Jack helps Chuck, Casey, Sarah, and Morgan set up a phony wedding reception to trap the bad guys. Since Team Bartowski seems to attend an ambassadorial ball, corporate bash, or government party every other week, they pull off a mere wedding reception like pros. Everything is working smoothly, with the team cutting out the three baddies one by one, isolating and immobilizing them. But two things go wrong: Casey’s ex walks in, and Daddy Bad Guy (Timothy V. Murphy, Appaloosa) wises up. Kathleen McHugh (Clare Carey, Castle) spotted Casey at the BuyMore and followed him to the reception, amazed and dismayed to find that he is alive after all these years. She wants to force the issue in the middle of the op, and does not believe that Casey is the hero their daughter Alex thinks he is. When Daddy Bad Guy takes Morgan hostage, and Casey faces him down in the garage, she sees for herself that Casey is every bit the hero he’s made out to be. On the other hand, Jack refuses to stay for Sarah’s wedding, as if the only thing he can do for her is to live up to (or down to) the image she has of him; he really is a slimeball, despite a few lapses into humanity. It’s a fascinating contrast between Sarah’s dad, the slippery con artist, and Alex’s dad, the upright soldier. Behind all of them is the ghost of Steven Bartowski, the good father who deserted his family and left his children with abandonment issues for the rest of their lives.

“You went with Helvetica for the invitations?” —Morgan

This episode saw the return of Morgan, who barely appeared in the last story. Morgan the perfect wingman becomes Morgan the perfect spy assistant to Casey, not to mention a better wedding planner than Daphne. This story was much funnier than last week’s, with sparkling dialogue, good action sequences, and a fast pace. Little moments, as always, built a witty story line: Jack teaching the Awesomes’ baby the shell game, the wedding con, the wedding guest list which includes most of the show’s producers, Chuck taking offense at Sarah’s imitation of his “flash face”, and best of all, Sarah Walker’s fake Brooklyn accent. Yvonne Strahovski carried much of this episode, and did it flawlessly. I continue to be impressed by her wide range.

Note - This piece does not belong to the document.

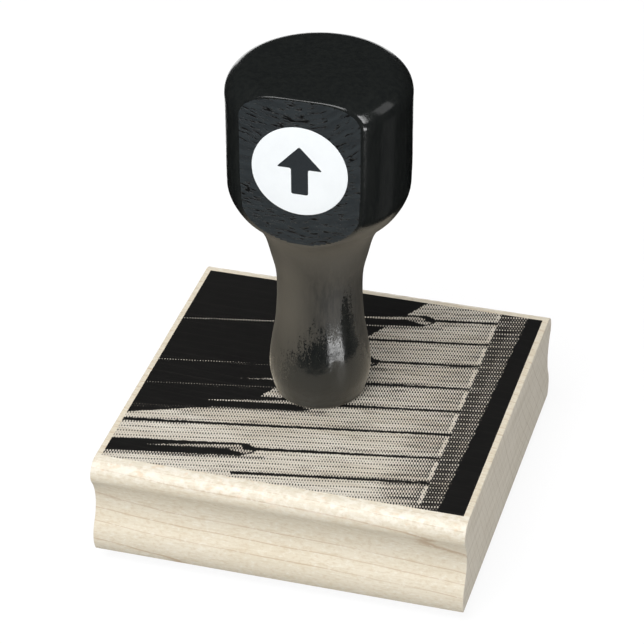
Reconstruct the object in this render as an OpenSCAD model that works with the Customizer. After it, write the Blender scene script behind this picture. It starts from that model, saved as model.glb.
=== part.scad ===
// Hand stamp: a moulded maple block with a turned, lacquered handle screwed on from below,
// a picture of the stamp's design on top of the block, and a rubber die on a foam cushion under it.
// Origin: centre of the die's face, on the surface that the stamp stands on. +Z up,
// X along the block's mouldings, -Y towards the flat on the handle's head.

/* [Block] */
// Length of the block along its mouldings
block_w = 78.8; // [70:0.1:110]
// Depth of the block over its two mouldings
block_d = 81.2; // [74:0.1:110]
// Thickness of the block
block_h = 21.7; // [20:0.1:30]
// Radius of the rounded lip along the top edges
lip_r = 3.2; // [2:0.1:4]
// Setback of the lip from the foot of the moulding
lip_setback = 0.2; // [0:0.1:1]
// How far the lip's round runs past the upright, in degrees
lip_wrap = 25; // [10:1:40]
// Depth of the finger groove
groove_depth = 2.5; // [2:0.1:3]
// Height of the groove's deepest line below the block's top
groove_drop = 10.2; // [9.5:0.1:11]
// Height of the foot moulding's widest line below the block's top
foot_drop = 18.6; // [18:0.1:19.5]

/* [Picture] */
// Width of the printed picture
picture_w = 76.2; // [60:0.1:78]
// Depth of the printed picture
picture_d = 73; // [60:0.1:74]
// Thickness of the clear film that carries the picture
film_t = 0.12; // [0.1:0.01:0.2]

/* [Handle] */
// Height of the handle above the film
handle_h = 76; // [74:0.5:84]
// Radius of the head
head_r = 18.9; // [18.2:0.1:20]
// Radius of the head's top edge
crown_r = 5.2; // [3:0.1:6]
// Radius of the edge round the handle's foot
foot_edge_r = 0.8; // [0.4:0.1:1.2]
// Distance of the head's flat from the handle's axis
flat_y = 13.8; // [13:0.1:15]
// Sideways place of the handle's axis on the block
handle_x = -2; // [-3:0.1:3]

/* [Badge] */
// Diameter of the round label on the head's flat
badge_d = 19.7; // [16:0.1:20]
// Thickness of the round label
badge_t = 0.15; // [0.1:0.01:0.3]
// Height of the label's centre above the film
badge_z = 60; // [58:0.5:62]

/* [Screw] */
// Diameter of the screw's head
screw_head_d = 8.4; // [7:0.1:9]
// Diameter of the screw's plain shank
screw_shank_d = 4.2; // [3.5:0.1:4.5]
// Diameter at the root of the thread
screw_root_d = 3; // [2.6:0.1:3.4]
// Length of the screw over its head
screw_l = 45; // [40:1:50]
// Pitch of the thread
screw_pitch = 2.4; // [2:0.1:3]
// Number of turns of thread
screw_turns = 10; // [6:1:11]
// Depth of the screw's head below the block's underside
screw_sink = 0.5; // [0.3:0.1:1]

/* [Cushion and die] */
// Width of the die and cushion
die_w = 76; // [60:0.1:76.2]
// Depth of the die and cushion
die_d = 70.4; // [60:0.1:71]
// Height of the raised design on the die
relief_h = 0.8; // [0.6:0.1:1.2]
// Thickness of the die behind its raised design
die_base_t = 1; // [0.8:0.1:1.5]
// Thickness of the foam cushion
cushion_t = 1.6; // [1.5:0.1:3.2]
// Thickness of each adhesive film
tape_t = 0.1; // [0.1:0.05:0.2]

/* [Hidden] */

// Heights of the layers, from the surface up
die_top = relief_h + die_base_t;
cushion_z = die_top + tape_t;
block_tape_z = cushion_z + cushion_t;
block_z = block_tape_z + tape_t;
film_z = block_z + block_h;
handle_z = film_z + film_t;

// Clearances and cuts
hole_d = screw_shank_d + 0.4;
head_cone_h = (screw_head_d - screw_shank_d) / 2;
pilot_l = 30;
cut = 1;
round_steps = 12;

// Points along an arc round [cx, cz], from angle a0 to a1
function arc(cx, cz, r, a0, a1, n = round_steps) =
    [for (i = [0:n]) let (a = a0 + (a1 - a0) * i / n) [cx + r * cos(a), cz + r * sin(a)]];

// A smooth curve through points, n steps between each pair
function spline(p, n) =
    [for (i = [0:len(p) - 2], s = [0:n - 1]) spline_at(p, i, s / n), p[len(p) - 1]];
function spline_at(p, i, t) =
    let (a = p[max(i - 1, 0)], b = p[i], c = p[i + 1], d = p[min(i + 2, len(p) - 1)])
    b + t / 2 * ((c - a) + t * ((2 * a - 5 * b + 4 * c - d) + t * (3 * b - a - 3 * c + d)));

// The moulding, in [distance in from its widest line, height over the block's top]:
// a round lip, a hollow groove that starts at a crease under it, and a round foot
// that runs on from the groove without a corner.
lip_c = [lip_setback + lip_r, -lip_r];
crease = lip_c + lip_r * [-cos(lip_wrap), -sin(lip_wrap)];
groove_r = (pow(groove_depth - crease[0], 2) + pow(groove_drop + crease[1], 2))
           / (2 * (groove_depth - crease[0]));
groove_c = [groove_depth - groove_r, -groove_drop];
foot_r = (pow(groove_c[0], 2) + pow(foot_drop - groove_drop, 2) - pow(groove_r, 2))
         / (2 * (groove_r + groove_c[0]));
foot_c = [foot_r, -foot_drop];
crease_angle = atan2(crease[1] - groove_c[1], crease[0] - groove_c[0]);
join_angle = atan2(foot_c[1] - groove_c[1], foot_c[0] - groove_c[0]);
base_angle = 180 + asin((block_h - foot_drop) / foot_r);
moulding = concat(
    arc(lip_c[0], lip_c[1], lip_r, 90, 180 + lip_wrap),
    arc(groove_c[0], groove_c[1], groove_r, crease_angle, join_angle),
    arc(foot_c[0], foot_c[1], foot_r, 180 + join_angle, base_angle));

// The handle's turned outline, in [radius, height over its foot], between
// the round of its foot and the round of its crown
waist = [[9.95, 2], [10.55, 5], [10.6, 8], [10.1, 12], [9.3, 17], [8.9, 23], [9.05, 29], [10.15, 34],
         [11.4, 38.5], [13.4, 42], [16.5, 45.3], [18.4, 49], [18.75, 53], [head_r, 58]];
foot_round_c = [9.55 - foot_edge_r, foot_edge_r];
crown_c = [head_r - crown_r, handle_h - crown_r];

// The design, in shares of the picture's width and depth from its front left corner:
// a plain piano keyboard that rises to the right, with its black keys in groups of
// two and three, the shadow of its fallboard behind them and the case at the right.
key_rise = 0.2;
key_pitch = 0.118;
first_gap = -0.06;
gap_w = 0.012;
gap_end = 0.88;
black_gaps = [1, 3, 4, 5, 7];
plain_gaps = [[0, 0.36], [2, 0], [6, 0.3]];
black_half = 0.03;
black_taper = 0.03;
shadow = [[0, 0.22], [0.3, 0.34], [0.66, 1], [0, 1]];
case_band = [[0.93, 0], [1, 0], [1, 1], [0.96, 1]];

// Place on the gap line k at u to the right, and v off the line
function on_gap(k, u, v = 0) = [u, first_gap + k * key_pitch + key_rise * u + v];
// Where the black key on the gap line k ends
function black_end(k) = 0.34 + 0.052 * k;

module moulding_outline() {
    half = block_d / 2;
    front = [for (p = moulding) [-half + p[0], block_h + p[1]]];
    back = [for (i = [len(moulding) - 1:-1:0]) [half - moulding[i][0], block_h + moulding[i][1]]];
    polygon(concat(front, back));
}

module wood_block() {
    color("#eadfc4")
    difference() {
        translate([-block_w / 2, 0, block_z])
        rotate([90, 0, 90])
        linear_extrude(block_w)
        moulding_outline();
        translate([handle_x, 0, block_z]) {
            translate([0, 0, -cut]) cylinder(d = hole_d, h = block_h + 2 * cut, $fn = 48);
            translate([0, 0, -cut]) cylinder(d = screw_head_d + 0.4, h = cut + screw_sink, $fn = 48);
            translate([0, 0, screw_sink])
            cylinder(d1 = screw_head_d + 0.4, d2 = hole_d, h = head_cone_h, $fn = 48);
        }
    }
}

module picture_film() {
    color("#3a3835")
    difference() {
        translate([-picture_w / 2, -picture_d / 2, film_z]) cube([picture_w, picture_d, film_t]);
        translate([handle_x, 0, film_z - cut]) cylinder(d = hole_d, h = film_t + 2 * cut, $fn = 48);
    }
}

module handle() {
    outline = concat(
        [[0, 0]],
        arc(foot_round_c[0], foot_round_c[1], foot_edge_r, -90, 0, 5),
        spline(waist, 4),
        arc(crown_c[0], crown_c[1], crown_r, 0, 90),
        [[0, handle_h]]);
    color("#15181a")
    translate([handle_x, 0, handle_z])
    difference() {
        rotate_extrude($fn = 96) polygon(outline);
        translate([-head_r - cut, -2 * head_r - flat_y, -cut])
        cube([2 * (head_r + cut), 2 * head_r, handle_h + 2 * cut]);
        translate([0, 0, -cut]) cylinder(d = screw_root_d, h = pilot_l + cut, $fn = 48);
    }
}

module handle_badge() {
    color("#fafafa")
    translate([handle_x, -flat_y, handle_z + badge_z])
    rotate([90, 0, 0])
    cylinder(d = badge_d, h = badge_t, $fn = 96);
}

module handle_screw() {
    thread_z = screw_l - screw_turns * screw_pitch - 4;
    thread = [for (i = [0:screw_turns - 1], step = [0:2])
        [(step == 1 ? screw_shank_d : screw_root_d) / 2, thread_z + (i + step / 4) * screw_pitch]];
    outline = concat(
        [[0, 0], [screw_head_d / 2, 0], [screw_shank_d / 2, head_cone_h],
         [screw_shank_d / 2, thread_z - 1]],
        thread,
        [[screw_root_d / 2, screw_l - 4], [0, screw_l]]);
    color("#b9b7ae")
    translate([handle_x, 0, block_z + screw_sink])
    difference() {
        rotate_extrude($fn = 48) polygon(outline);
        for (turn = [0, 90])
            rotate([0, 0, turn])
            translate([-screw_head_d / 3.4, -0.55, -cut])
            cube([2 * screw_head_d / 3.4, 1.1, cut + 1.3]);
    }
}

module layer(z, t) {
    translate([-die_w / 2, -die_d / 2, z]) cube([die_w, die_d, t]);
}

module block_tape() {
    color("#f4eeda") layer(block_tape_z, tape_t);
}

module foam_cushion() {
    color("#8d8f92") layer(cushion_z, cushion_t);
}

module die_tape() {
    color("#f4eeda") layer(die_top, tape_t);
}

// One raised island of the design, from its outline in shares of the picture
module island(points) {
    margin = 0.5;
    size = [die_w - 2 * margin, die_d - 2 * margin];
    linear_extrude(relief_h + die_base_t / 2)
    polygon([for (p = points) [(p[0] - 0.5) * size[0], (p[1] - 0.5) * size[1]]]);
}

// The gap between two white keys, on the gap line k from start to the case
module gap(k, start) {
    island([on_gap(k, start), on_gap(k, gap_end), on_gap(k, gap_end, gap_w), on_gap(k, start, gap_w)]);
}

module rubber_die() {
    color("#a8472f")
    union() {
        layer(relief_h, die_base_t);
        island(shadow);
        island(case_band);
        for (k = black_gaps) {
            island([on_gap(k, 0, -black_half), on_gap(k, black_end(k) - black_taper, -black_half),
                    on_gap(k, black_end(k), -black_half / 3), on_gap(k, black_end(k), black_half / 3),
                    on_gap(k, black_end(k) - black_taper, black_half), on_gap(k, 0, black_half)]);
            gap(k, black_end(k) - black_taper);
        }
        for (g = plain_gaps)
            gap(g[0], g[1]);
    }
}

wood_block();
picture_film();
handle();
handle_badge();
handle_screw();
block_tape();
foam_cushion();
die_tape();
rubber_die();
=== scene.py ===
import math

import bmesh
import bpy
import numpy as np
from mathutils import Matrix, Vector


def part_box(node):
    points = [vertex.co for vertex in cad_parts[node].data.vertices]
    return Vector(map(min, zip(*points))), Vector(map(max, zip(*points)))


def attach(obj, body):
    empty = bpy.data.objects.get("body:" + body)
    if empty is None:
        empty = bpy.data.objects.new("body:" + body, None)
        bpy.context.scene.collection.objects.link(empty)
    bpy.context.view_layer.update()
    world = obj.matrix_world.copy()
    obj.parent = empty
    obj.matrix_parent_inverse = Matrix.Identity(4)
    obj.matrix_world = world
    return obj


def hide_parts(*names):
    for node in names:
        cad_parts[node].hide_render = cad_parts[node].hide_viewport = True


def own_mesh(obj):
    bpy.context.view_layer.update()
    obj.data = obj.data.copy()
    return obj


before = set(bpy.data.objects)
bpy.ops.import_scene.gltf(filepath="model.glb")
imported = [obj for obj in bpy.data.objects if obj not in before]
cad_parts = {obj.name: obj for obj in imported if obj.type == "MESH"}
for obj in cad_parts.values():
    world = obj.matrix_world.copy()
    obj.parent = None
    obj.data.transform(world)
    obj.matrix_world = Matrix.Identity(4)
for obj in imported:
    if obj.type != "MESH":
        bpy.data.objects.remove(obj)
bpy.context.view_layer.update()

MM = 0.001

# ---------------------------------------------------------------- places from the CAD model, in mm


def node_box(name):
    low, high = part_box(name)
    return np.array(low) / MM, np.array(high) / MM


block_low, block_high = node_box("wood_block")
film_low, film_high = node_box("picture_film")
handle_low, handle_high = node_box("handle")
badge_low, badge_high = node_box("handle_badge")
foam_low, foam_high = node_box("foam_cushion")
HANDLE_X = (badge_low[0] + badge_high[0]) / 2

# ---------------------------------------------------------------- sizes repeated from the CAD source, in mm

LIP_R, LIP_SETBACK, LIP_WRAP = 3.2, 0.2, 25
GROOVE_DEPTH, GROOVE_DROP, FOOT_DROP = 2.5, 10.2, 18.6
HEAD_R, CROWN_R, FOOT_EDGE_R, FOOT_R, FLAT_Y = 18.9, 5.2, 0.8, 9.55, 13.8
WAIST = [(9.95, 2), (10.55, 5), (10.6, 8), (10.1, 12), (9.3, 17), (8.9, 23), (9.05, 29), (10.15, 34),
         (11.4, 38.5), (13.4, 42), (16.5, 45.3), (18.4, 49), (18.75, 53), (HEAD_R, 58)]
SHANK_D, PILOT_D, PILOT_L = 4.2, 3, 30
SCREW_HEAD_D, SCREW_SINK = 8.4, 0.5
HOLE_D = SHANK_D + 0.4


# ---------------------------------------------------------------- mesh helpers


def arc(centre, radius, start, end, steps):
    """Points on an arc, angles in degrees."""
    angles = np.radians(np.linspace(start, end, steps + 1))
    return np.stack([centre[0] + radius * np.cos(angles), centre[1] + radius * np.sin(angles)], 1)


def spline(points, steps):
    """The Catmull-Rom curve of the CAD source, with steps points for each of its spans."""
    p = np.array(points, float)
    out = []
    for i in range(len(p) - 1):
        a, b, c, d = p[max(i - 1, 0)], p[i], p[i + 1], p[min(i + 2, len(p) - 1)]
        for t in np.arange(steps) / steps:
            out.append(b + t / 2 * ((c - a) + t * ((2 * a - 5 * b + 4 * c - d) + t * (3 * b - a - 3 * c + d))))
    return np.array(out + [p[-1]])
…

When Chuck closes down, I hope someone over at Leverage snatches her up.

“I hope now you can have all the adventures you ever wanted with a man far better than me.” —Jack

In the end, though he won’t stay for the wedding, Jack rescues his little girl; he returns her pink piggy bank to Sarah—stuffed with enough cash to pay for a wedding. It’s a great resolution, and ties up not only her personal story, but the main obstacle to the wedding. I look forward to Chuck and Sarah’s socialist wedding in a few weeks. In the interim, I hope we get at least one more look at Jeffster, and maybe a story that centers on Alex and Morgan; the hairy little man has needed his own episode for some time now. Kudos as well to Adam Baldwin, who showed us Casey’s marshmallow heart peeking out from behind the mask of stoicism.

“I have a feeling the less I know, the better.” —General Beckman

This episode of Chuck tied the series low at a 1.3 rating among adults 18-49. It pulled only 4.2 million viewers, to put it solidly in fourth place for its timeslot. Numbers that on something like the Syfy Channel would make it a solid hit make it, on NBC, a serious loser. The only question now is whether NBC feels it has anything better to put in that slot next season; my money says we’re seeing the last season of Chuck. It’s been an uneven year, and even with better writing, I’m not sure but what the concept for this show has been wrung dry. So I’m hoping for a sweet wedding to tie it all off, and go out on a sad and sappy note.